Automatic thoughts might be restructured quickly, but core beliefs may take months to begin to change. Techniques focused on rational reappraisal are usually not sufficient by themselves. Supplemental approaches that focus on activating and amplifying emotion can be integral to this process. Examples include:
rational-emotional role play
empty chair or two-chair dialogue
restructuring early memories with directed imagery.
Adjunctive Behavioral Strategies
Behavioral interventions are used in CBT to combat anergia, increase socialization, diminish avoidance, and accumulate data to challenge negative beliefs. Common strategies are designed to enhance self-esteem and confidence and build therapeutic momentum as patients gain energy, feel better, and disconfirm negative beliefs.
Activity monitoring and scheduling. Instruct anergic or avoidant patients to monitor daily activities for the week and to rate the degree of pleasure and accomplishment each activity yields on a scale of 1 to 10. As patients become aware of how much time they spend on low-yield activities, help them gradually replace low-yield with higher-yield activities.
Schedule into the week behavioral goals patients identified at the beginning of therapy. Schedule avoided tasks such as household chores, and link them to pleasurable activities as rewards. To evaluate the accuracy of their thinking, ask patients to predict how much pleasure or mastery they will achieve with scheduled activities, then compare their predictions with actual results.

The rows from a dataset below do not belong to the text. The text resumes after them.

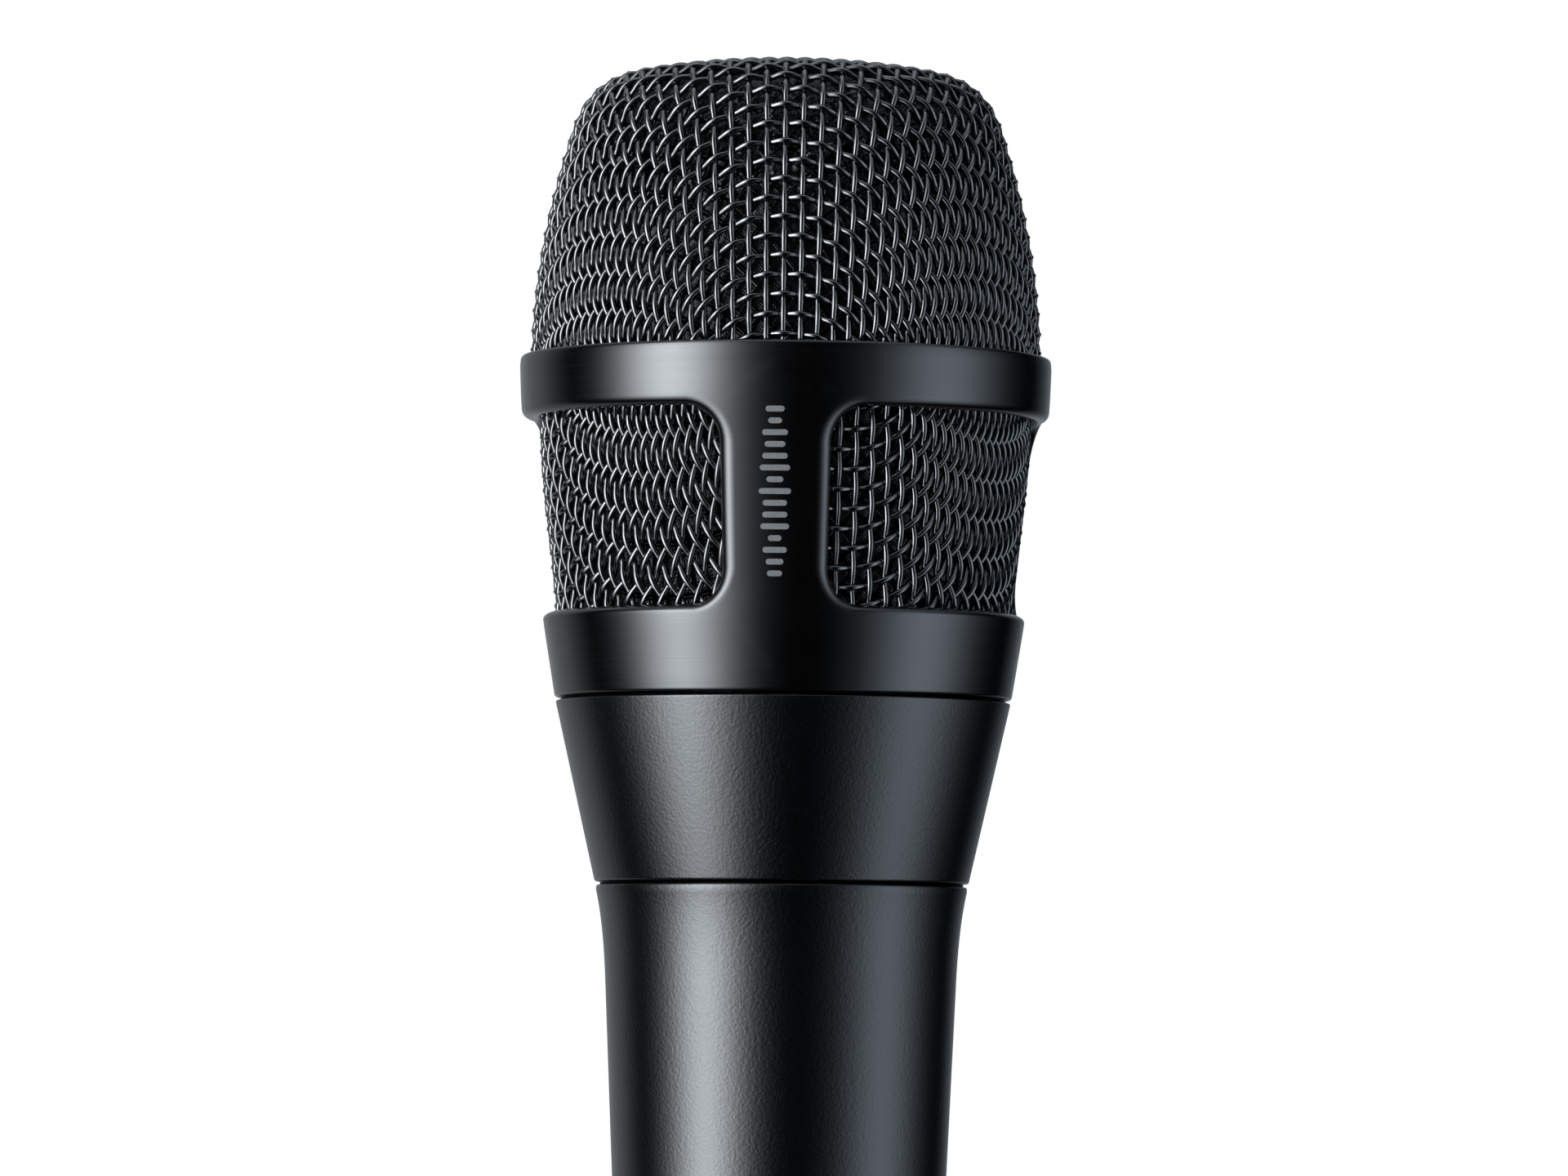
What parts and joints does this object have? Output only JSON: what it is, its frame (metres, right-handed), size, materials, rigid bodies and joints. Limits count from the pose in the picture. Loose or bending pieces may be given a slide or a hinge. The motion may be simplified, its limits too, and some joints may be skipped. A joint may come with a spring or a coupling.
{
  "type": "handheld dynamic microphone",
  "caption": "Handheld dynamic microphone: tapered handle with three-pin plug socket, screw-on neck, and a two-tier woven wire grille in a banded cage over a moving-coil cartridge.",
  "frame": {"origin": "centre of the socket rim at the foot of the handle", "axes": "+Z along the microphone's axis towards the crown of the grille; -Y towards the front strut of the grille cage"},
  "size_m": [0.051, 0.051, 0.187],
  "materials": {
    "satin_black": "satin",
    "cage_black": "satin",
    "black_nickel": "gloss",
    "dark_gauze": "satin",
    "open_foam": "matte",
    "steel": "satin",
    "brass": "satin",
    "contact_gold": "gloss",
    "nickel": "gloss",
    "winding_copper": "satin",
    "black_plastic": "satin",
    "grey_plastic": "satin",
    "clear_film": "gloss",
    "circuit_board": "satin",
    "black_rubber": "matte",
    "red_sleeve": "satin",
    "black_sleeve": "satin"
  },
  "bodies": {
    "handle": {"handle_shell": "satin_black", "xlr_insert": "black_plastic", "xlr_pin_1": "nickel", "xlr_pin_2": "nickel", "xlr_pin_3": "nickel", "insert_screw": "steel", "ground_spring": "brass", "output_board": "circuit_board", "transformer_core": "steel", "transformer_winding": "winding_copper", "transformer_cradle": "black_rubber", "lower_lead_hot": "red_sleeve", "lower_lead_cold": "black_sleeve", "upper_lead_hot": "red_sleeve", "upper_lead_cold": "black_sleeve", "contact_board": "circuit_board", "spring_contact_1": "contact_gold", "spring_contact_2": "contact_gold", "spring_contact_3": "contact_gold"},
    "neck_seal": {"neck_seal": "black_rubber"},
    "head": {"neck_shell": "satin_black", "head_board": "circuit_board", "lower_rubber_ring": "black_rubber", "upper_rubber_ring": "black_rubber", "mount_cap": "brass", "head_lead_hot": "red_sleeve", "head_lead_cold": "black_sleeve"},
    "cartridge": {"rear_tube": "grey_plastic", "terminal_board": "circuit_board", "cartridge_case": "black_plastic", "port_screen": "dark_gauze", "yoke": "steel", "magnet": "nickel", "pole_plate": "steel", "resonator_cap": "black_plastic", "cap_screen": "dark_gauze"},
    "diaphragm": {"diaphragm": "clear_film", "voice_coil": "winding_copper"},
    "grille_seal": {"grille_seal": "black_rubber"},
    "grille": {"grille_washer": "steel", "thread_ring": "brass", "grille_cage": "cage_black", "top_net": "black_nickel", "lower_net": "black_nickel", "top_liner": "dark_gauze", "lower_liner": "dark_gauze", "foam_cap": "open_foam"}
  },
  "joints": [
    {"name": "neck_rise", "type": "slide", "parent": "handle", "child": "neck_seal", "axis": [0, 0, 1], "range_m": [0, 0.00401]},
    {"name": "neck_turn", "type": "hinge", "parent": "neck_seal", "child": "head", "pos_m": [0, 0, 0.1], "axis": [0, 0, 1], "range_deg": [0, 1440]},
    {"name": "grille_rise", "type": "slide", "parent": "head", "child": "grille_seal", "axis": [0, 0, 1], "range_m": [0, 0.00401]},
    {"name": "grille_turn", "type": "hinge", "parent": "grille_seal", "child": "grille", "pos_m": [0, 0, 0.13], "axis": [0, 0, 1], "range_deg": [0, 1440]},
    {"name": "cartridge_float", "type": "slide", "parent": "head", "child": "cartridge", "axis": [0, 0, 1], "range_m": [-0.001, 0.001], "stiffness_N_per_m": 3000, "deforming": ["lower_rubber_ring", "upper_rubber_ring"]},
    {"name": "diaphragm_travel", "type": "slide", "parent": "cartridge", "child": "diaphragm", "axis": [0, 0, 1], "range_m": [-0.0003, 0.0003], "stiffness_N_per_m": 200}
  ],
  "couplings": [
    {"joint": "neck_rise", "follows": "neck_turn", "m_per_rad": 0.00015915},
    {"joint": "grille_rise", "follows": "grille_turn", "m_per_rad": 0.00015915}
  ]
}
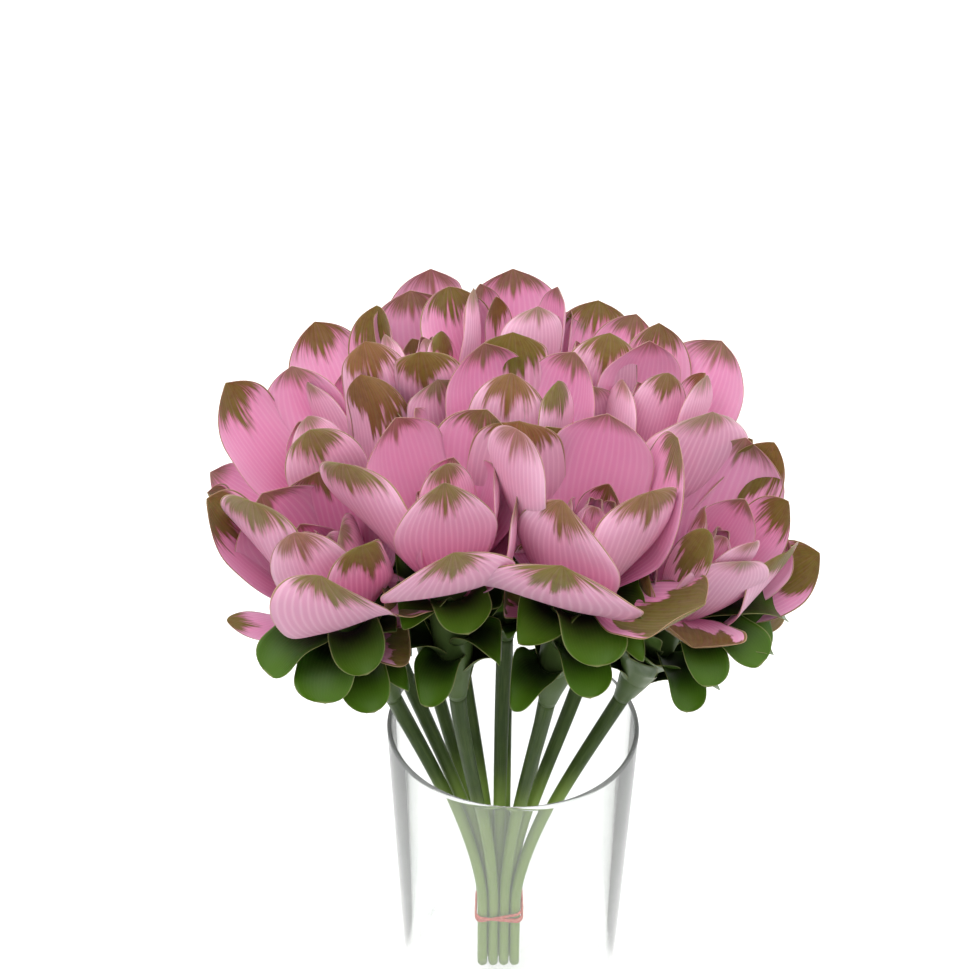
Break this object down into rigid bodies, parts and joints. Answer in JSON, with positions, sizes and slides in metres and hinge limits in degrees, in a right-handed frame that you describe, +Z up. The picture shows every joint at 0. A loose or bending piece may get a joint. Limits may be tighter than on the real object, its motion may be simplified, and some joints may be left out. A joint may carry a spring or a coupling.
{
  "type": "curcuma flower bunch in vase",
  "caption": "Tied bunch of pink curcuma blooms with green pouch bracts on long stems, standing in a straight clear glass vase.",
  "frame": {"origin": "middle of the flat underside of the vase", "axes": "+Z up along the vase, -Y towards the front of the bunch, +X to the right seen from the front"},
  "size_m": [0.2066, 0.1426, 0.3158],
  "materials": {
    "glass": "clear, smooth",
    "rubber": "matt salmon red",
    "stem_green": "smooth living stem, satin",
    "cup_green": "waxy green bracts, satin",
    "crown_pink": "pink bracts with fine veins, soft sheen"
  },
  "bodies": {
    "root": {"vase": "glass", "rubber_band": "rubber", "stem_01": "stem_green", "stem_02": "stem_green", "stem_03": "stem_green", "stem_04": "stem_green", "stem_05": "stem_green", "stem_06": "stem_green", "stem_07": "stem_green", "stem_08": "stem_green", "stem_09": "stem_green", "stem_10": "stem_green", "stem_11": "stem_green", "cup_01": "cup_green", "cup_02": "cup_green", "cup_03": "cup_green", "cup_04": "cup_green", "cup_05": "cup_green", "cup_06": "cup_green", "cup_07": "cup_green", "cup_08": "cup_green", "cup_09": "cup_green", "cup_10": "cup_green", "cup_11": "cup_green", "crown_01": "crown_pink", "crown_02": "crown_pink", "crown_03": "crown_pink", "crown_04": "crown_pink", "crown_05": "crown_pink", "crown_06": "crown_pink", "crown_07": "crown_pink", "crown_08": "crown_pink", "crown_09": "crown_pink", "crown_10": "crown_pink", "crown_11": "crown_pink"}
  },
  "joints": []
}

Also ask patients to anticipate obstacles to achieving their goals, to challenge those obstacles, and to develop contingency plans. Reviewing the patient’s week and its bright spots can disconfirm negatively biased recall such as, “My week was terrible,” or, “I don’t have the energy to do anything anymore.”
Graded task assignments. When scheduling activities, improve success rates by helping patients break down large, unrealistic goals into smaller, more manageable pieces. Ask them to consider realistically what they can accomplish now, not what they could have accomplished before they became ill.
Exposure. Anxious patients avoid feared situations because of catastrophic beliefs that experiencing those situations will harm them. A man with panic disorder may avoid exercise, for example, because he perceives lightheadedness and rapid heart rate as signs of imminent heart attack. Avoiding exercise to prevent the feared symptoms perpetuates his catastrophic beliefs.
Exposure to feared symptoms—while initially arousing high anxiety—allows the patient to experientially disconfirm his beliefs. As he remains well after lightheadedness and rapid heart rate are induced interoceptively (by climbing several flights of stairs, for example), he comes to recognize the situational symptoms as manifestations of anxiety rather than evidence of life-threatening illness.
In vivo exposure entails confronting the patient with the avoided object or situation. For example, you may show a woman with needle phobia pictures of needles, followed by actual needles themselves, then ask her to touch a needle, hold a needle, etc., until her anxiety gradually diminishes.
Imaginal exposure involves asking the patient to imagine himself in a feared situation and manipulating the images to build his sense of mastery. If he stops the image at the moment of highest arousal, instruct him to “continue to play the film forward” by asking, “What happens next?” This approach shows him that he can cope with difficult situations.